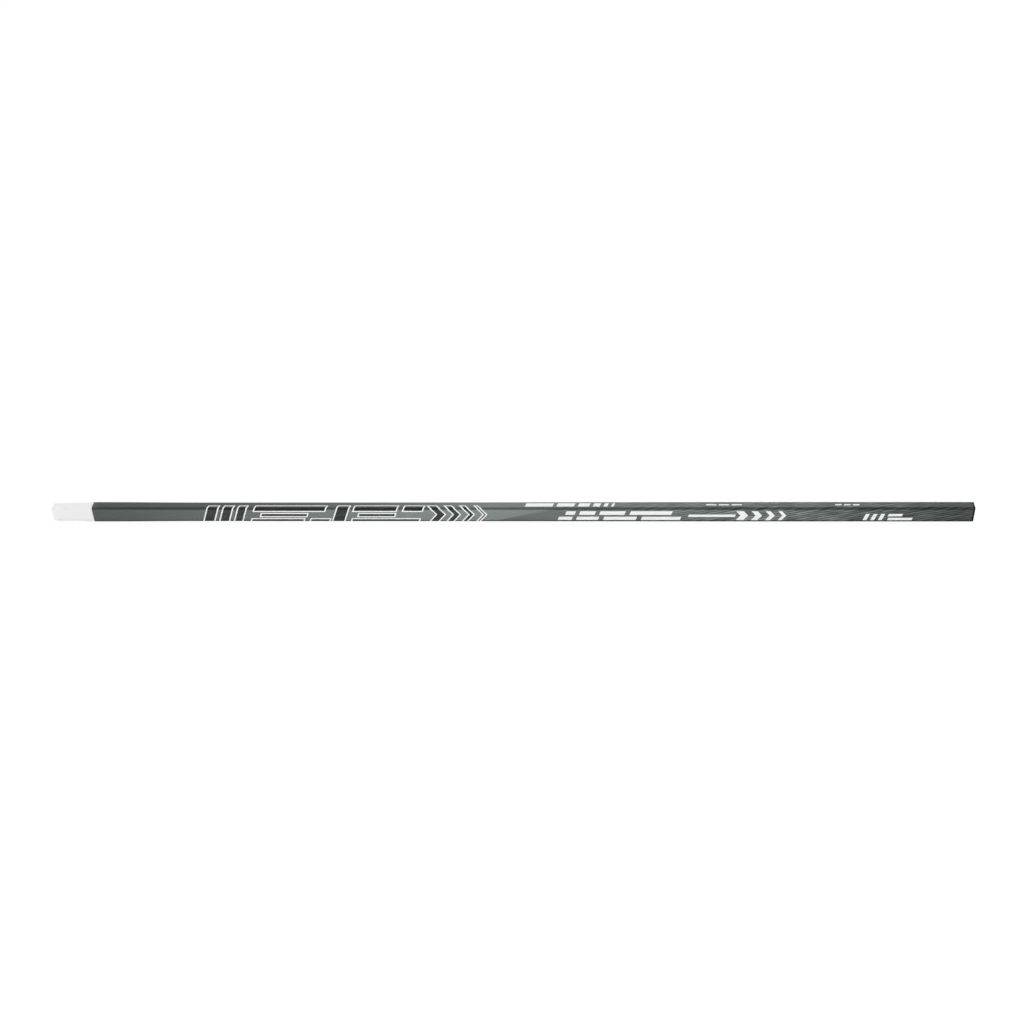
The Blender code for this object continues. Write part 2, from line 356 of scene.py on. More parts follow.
def inner_ring(x):
    """A test for the vertices of the bore's ring at x."""
    flat_y, flat_z = (size / 2 - SHAFT_CORNER for size in shaft_size(x))

    def is_inside(v):
        past_y, past_z = abs(v.co.y) - flat_y, abs(v.co.z - AXIS_Z) - flat_z
        reach = math.hypot(max(past_y, 0.0), max(past_z, 0.0)) + min(max(past_y, past_z), 0.0)
        return abs(v.co.x - x) < SAME_PLACE and reach < SHAFT_CORNER - WALL / 2

    return is_inside


def outer_rim(x):
    """A test for the edges of the outside along the cut end at x."""
    at_bore = inner_ring(x)

    def is_rim(e):
        at_end = all(abs(v.co.x - x) < SAME_PLACE and not at_bore(v) for v in e.verts)
        return at_end and any(f.material_index == 0 for f in e.link_faces)

    return is_rim


# The wall is thicker round the socket: the bore narrows there.
bpy.ops.object.mode_set(mode="EDIT")
for x in [SHAFT_START] + [x for x in stations if x < flare_end]:
    behind_socket = (x - socket_end) / (flare_end - socket_end)
    more = (SOCKET_WALL - WALL) * (1.0 - max(behind_socket, 0.0))
    pick("VERT", inner_ring(x))
    size_picked(x, *[1.0 - 2 * more / (size - 2 * WALL) for size in shaft_size(x)])
at_mouth = inner_ring(SHAFT_START)
pick("EDGE", lambda e: all(at_mouth(v) for v in e.verts))
bevel_picked(MOUTH_CHAMFER, segments=2)
for x in (SHAFT_START, SHAFT_END):
    pick("EDGE", outer_rim(x))
    bevel_picked(CUT_EDGE, segments=2)
bpy.ops.object.mode_set(mode="OBJECT")
bpy.ops.object.shade_smooth_by_angle(angle=SMOOTH_ANGLE)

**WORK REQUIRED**
Your task is to output all of the data above word for word.

**FULL ANSWER**
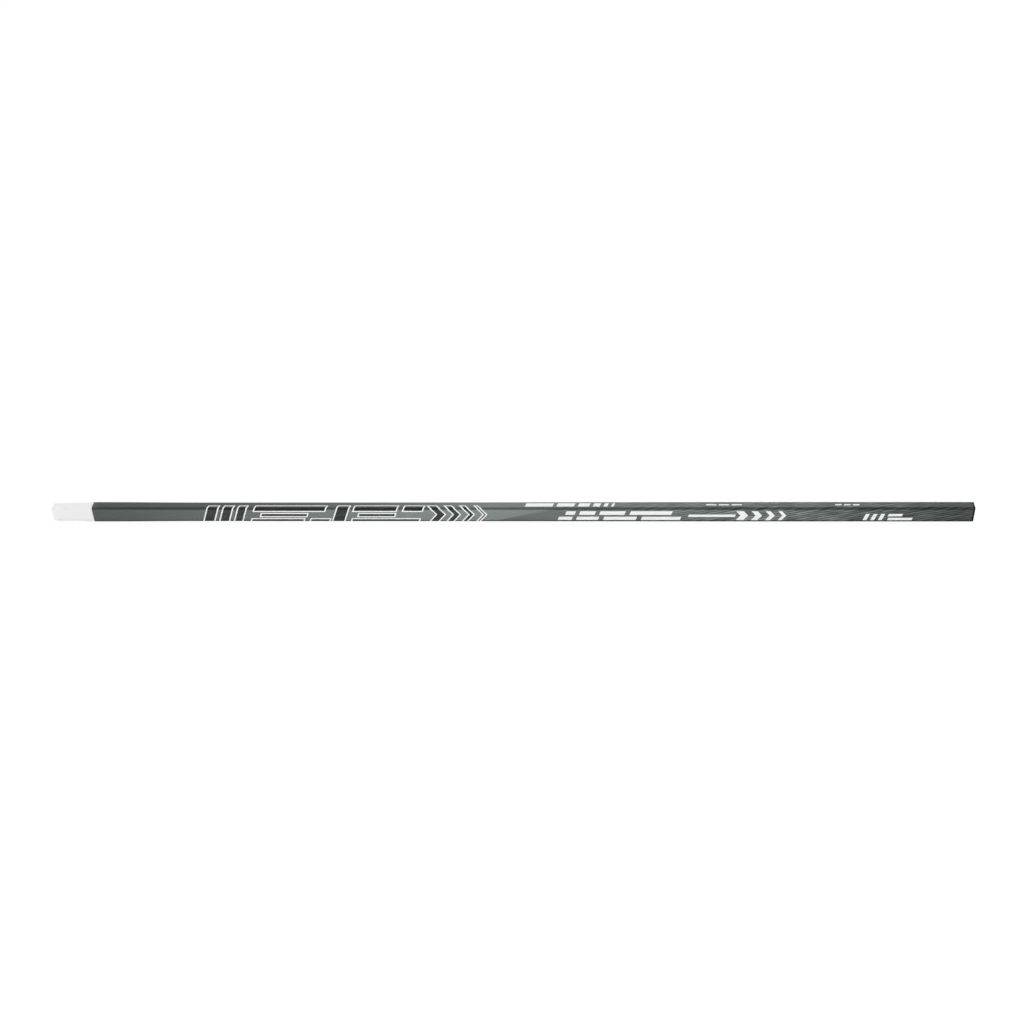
The Blender code for this object continues. Write part 2, from line 356 of scene.py on. More parts follow.
def inner_ring(x):
    """A test for the vertices of the bore's ring at x."""
    flat_y, flat_z = (size / 2 - SHAFT_CORNER for size in shaft_size(x))

    def is_inside(v):
        past_y, past_z = abs(v.co.y) - flat_y, abs(v.co.z - AXIS_Z) - flat_z
        reach = math.hypot(max(past_y, 0.0), max(past_z, 0.0)) + min(max(past_y, past_z), 0.0)
        return abs(v.co.x - x) < SAME_PLACE and reach < SHAFT_CORNER - WALL / 2

    return is_inside


def outer_rim(x):
    """A test for the edges of the outside along the cut end at x."""
    at_bore = inner_ring(x)

    def is_rim(e):
        at_end = all(abs(v.co.x - x) < SAME_PLACE and not at_bore(v) for v in e.verts)
        return at_end and any(f.material_index == 0 for f in e.link_faces)

    return is_rim


# The wall is thicker round the socket: the bore narrows there.
bpy.ops.object.mode_set(mode="EDIT")
for x in [SHAFT_START] + [x for x in stations if x < flare_end]:
    behind_socket = (x - socket_end) / (flare_end - socket_end)
    more = (SOCKET_WALL - WALL) * (1.0 - max(behind_socket, 0.0))
    pick("VERT", inner_ring(x))
    size_picked(x, *[1.0 - 2 * more / (size - 2 * WALL) for size in shaft_size(x)])
at_mouth = inner_ring(SHAFT_START)
pick("EDGE", lambda e: all(at_mouth(v) for v in e.verts))
bevel_picked(MOUTH_CHAMFER, segments=2)
for x in (SHAFT_START, SHAFT_END):
    pick("EDGE", outer_rim(x))
    bevel_picked(CUT_EDGE, segments=2)
bpy.ops.object.mode_set(mode="OBJECT")
bpy.ops.object.shade_smooth_by_angle(angle=SMOOTH_ANGLE)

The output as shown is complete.